* Required task *
Count the lines below that contain the word "joints". Give only the number.

* Material provided *
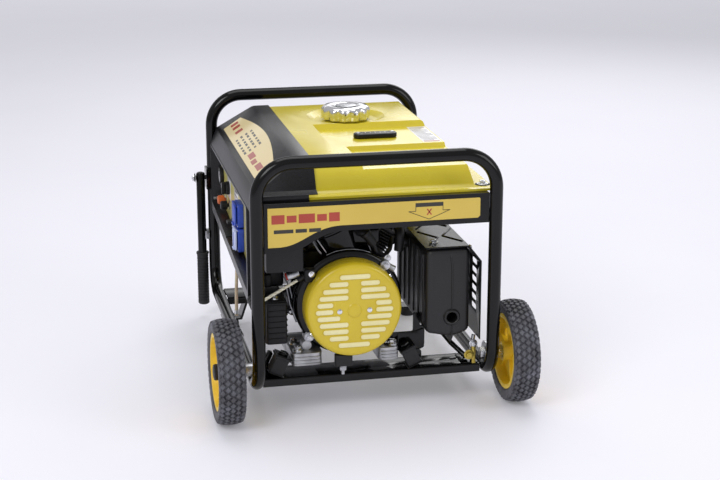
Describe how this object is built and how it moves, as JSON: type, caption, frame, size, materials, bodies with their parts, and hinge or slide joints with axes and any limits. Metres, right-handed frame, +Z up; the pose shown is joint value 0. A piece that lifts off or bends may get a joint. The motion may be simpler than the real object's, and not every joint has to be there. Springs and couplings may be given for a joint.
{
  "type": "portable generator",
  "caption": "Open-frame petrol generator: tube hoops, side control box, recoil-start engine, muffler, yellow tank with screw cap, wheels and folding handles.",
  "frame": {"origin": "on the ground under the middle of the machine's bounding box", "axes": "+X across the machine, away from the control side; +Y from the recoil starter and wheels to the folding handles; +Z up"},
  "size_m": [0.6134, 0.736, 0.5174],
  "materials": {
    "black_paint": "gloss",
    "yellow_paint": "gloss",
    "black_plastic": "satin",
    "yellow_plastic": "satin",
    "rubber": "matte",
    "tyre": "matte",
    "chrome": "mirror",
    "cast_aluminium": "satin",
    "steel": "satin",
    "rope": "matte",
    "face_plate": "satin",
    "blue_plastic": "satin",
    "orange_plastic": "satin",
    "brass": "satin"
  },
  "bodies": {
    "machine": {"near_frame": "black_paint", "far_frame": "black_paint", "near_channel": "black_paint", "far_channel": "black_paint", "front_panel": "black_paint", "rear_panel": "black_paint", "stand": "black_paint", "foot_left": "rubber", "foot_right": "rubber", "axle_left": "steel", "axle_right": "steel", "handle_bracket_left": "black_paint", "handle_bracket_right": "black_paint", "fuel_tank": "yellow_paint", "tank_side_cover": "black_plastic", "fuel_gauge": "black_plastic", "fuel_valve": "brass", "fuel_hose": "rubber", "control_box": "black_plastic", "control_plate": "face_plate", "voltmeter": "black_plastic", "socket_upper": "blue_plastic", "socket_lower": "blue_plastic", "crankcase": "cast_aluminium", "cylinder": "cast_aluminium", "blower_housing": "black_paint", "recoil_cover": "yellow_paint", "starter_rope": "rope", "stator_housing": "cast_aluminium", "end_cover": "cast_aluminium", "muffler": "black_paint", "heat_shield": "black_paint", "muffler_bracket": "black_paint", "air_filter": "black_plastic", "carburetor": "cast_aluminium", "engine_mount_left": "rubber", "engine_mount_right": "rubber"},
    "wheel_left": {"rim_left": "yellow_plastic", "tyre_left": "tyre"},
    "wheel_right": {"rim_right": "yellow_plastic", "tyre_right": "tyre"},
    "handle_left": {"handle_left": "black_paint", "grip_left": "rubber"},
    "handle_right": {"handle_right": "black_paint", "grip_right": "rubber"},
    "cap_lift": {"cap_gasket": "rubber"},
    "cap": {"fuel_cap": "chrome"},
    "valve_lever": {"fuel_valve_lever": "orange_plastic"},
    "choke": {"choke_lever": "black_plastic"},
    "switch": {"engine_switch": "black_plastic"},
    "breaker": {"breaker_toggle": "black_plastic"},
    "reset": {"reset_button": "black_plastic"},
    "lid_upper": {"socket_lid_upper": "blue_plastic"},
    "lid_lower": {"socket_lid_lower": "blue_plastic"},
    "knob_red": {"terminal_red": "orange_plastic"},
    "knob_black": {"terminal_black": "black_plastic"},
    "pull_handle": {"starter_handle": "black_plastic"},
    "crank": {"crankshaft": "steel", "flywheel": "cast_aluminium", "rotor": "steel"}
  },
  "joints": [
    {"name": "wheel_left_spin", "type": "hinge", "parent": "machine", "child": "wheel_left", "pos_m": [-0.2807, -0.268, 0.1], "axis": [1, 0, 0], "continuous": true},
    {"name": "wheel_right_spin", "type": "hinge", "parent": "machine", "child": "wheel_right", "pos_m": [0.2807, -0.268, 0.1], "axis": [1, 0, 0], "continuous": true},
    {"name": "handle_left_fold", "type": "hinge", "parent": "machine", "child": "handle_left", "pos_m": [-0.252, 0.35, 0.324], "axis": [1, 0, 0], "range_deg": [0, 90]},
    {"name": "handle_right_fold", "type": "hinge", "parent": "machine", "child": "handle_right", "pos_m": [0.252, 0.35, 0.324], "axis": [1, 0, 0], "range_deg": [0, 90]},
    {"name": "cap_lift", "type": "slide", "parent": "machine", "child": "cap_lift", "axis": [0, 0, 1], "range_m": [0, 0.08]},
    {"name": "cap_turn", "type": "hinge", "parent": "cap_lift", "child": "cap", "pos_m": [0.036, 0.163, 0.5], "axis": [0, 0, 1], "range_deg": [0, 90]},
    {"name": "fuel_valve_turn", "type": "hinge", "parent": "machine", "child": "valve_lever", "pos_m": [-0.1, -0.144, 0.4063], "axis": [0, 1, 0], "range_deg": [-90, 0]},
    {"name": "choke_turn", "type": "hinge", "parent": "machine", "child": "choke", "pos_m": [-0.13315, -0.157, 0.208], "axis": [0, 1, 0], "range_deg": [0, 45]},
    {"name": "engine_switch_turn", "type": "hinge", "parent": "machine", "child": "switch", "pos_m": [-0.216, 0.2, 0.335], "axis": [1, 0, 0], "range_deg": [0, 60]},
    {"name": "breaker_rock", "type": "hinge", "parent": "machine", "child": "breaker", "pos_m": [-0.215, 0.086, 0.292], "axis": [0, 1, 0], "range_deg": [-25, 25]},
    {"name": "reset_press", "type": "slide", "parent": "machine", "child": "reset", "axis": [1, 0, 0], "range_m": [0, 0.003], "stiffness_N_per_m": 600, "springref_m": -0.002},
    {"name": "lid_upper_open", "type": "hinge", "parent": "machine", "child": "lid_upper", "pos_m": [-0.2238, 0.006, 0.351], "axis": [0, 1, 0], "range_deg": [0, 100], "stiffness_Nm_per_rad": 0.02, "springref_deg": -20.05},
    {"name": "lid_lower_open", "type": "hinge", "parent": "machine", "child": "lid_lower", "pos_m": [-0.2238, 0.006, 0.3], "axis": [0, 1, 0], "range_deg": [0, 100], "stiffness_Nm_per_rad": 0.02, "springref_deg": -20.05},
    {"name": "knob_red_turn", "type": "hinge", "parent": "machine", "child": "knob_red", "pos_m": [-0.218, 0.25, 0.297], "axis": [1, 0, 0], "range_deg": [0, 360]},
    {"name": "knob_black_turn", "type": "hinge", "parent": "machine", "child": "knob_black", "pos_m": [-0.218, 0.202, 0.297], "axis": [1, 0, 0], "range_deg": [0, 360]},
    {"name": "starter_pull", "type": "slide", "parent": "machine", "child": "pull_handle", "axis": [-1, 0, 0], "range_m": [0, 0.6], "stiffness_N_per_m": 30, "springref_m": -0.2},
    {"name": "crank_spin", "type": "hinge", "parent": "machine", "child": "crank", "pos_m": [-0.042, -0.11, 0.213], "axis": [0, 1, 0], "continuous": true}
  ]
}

* * *

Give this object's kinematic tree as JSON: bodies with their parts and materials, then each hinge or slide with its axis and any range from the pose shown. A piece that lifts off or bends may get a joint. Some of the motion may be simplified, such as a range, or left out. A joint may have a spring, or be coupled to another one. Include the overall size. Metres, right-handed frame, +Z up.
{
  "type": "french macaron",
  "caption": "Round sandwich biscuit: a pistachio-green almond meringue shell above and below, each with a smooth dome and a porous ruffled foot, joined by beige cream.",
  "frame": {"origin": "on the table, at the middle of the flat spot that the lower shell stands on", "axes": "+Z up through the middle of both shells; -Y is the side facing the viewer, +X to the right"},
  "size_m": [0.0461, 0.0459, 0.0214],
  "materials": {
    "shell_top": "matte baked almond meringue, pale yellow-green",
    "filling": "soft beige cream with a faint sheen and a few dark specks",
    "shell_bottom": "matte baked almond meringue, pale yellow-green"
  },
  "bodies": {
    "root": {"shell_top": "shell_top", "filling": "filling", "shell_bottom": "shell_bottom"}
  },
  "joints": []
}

* Worked answer *
3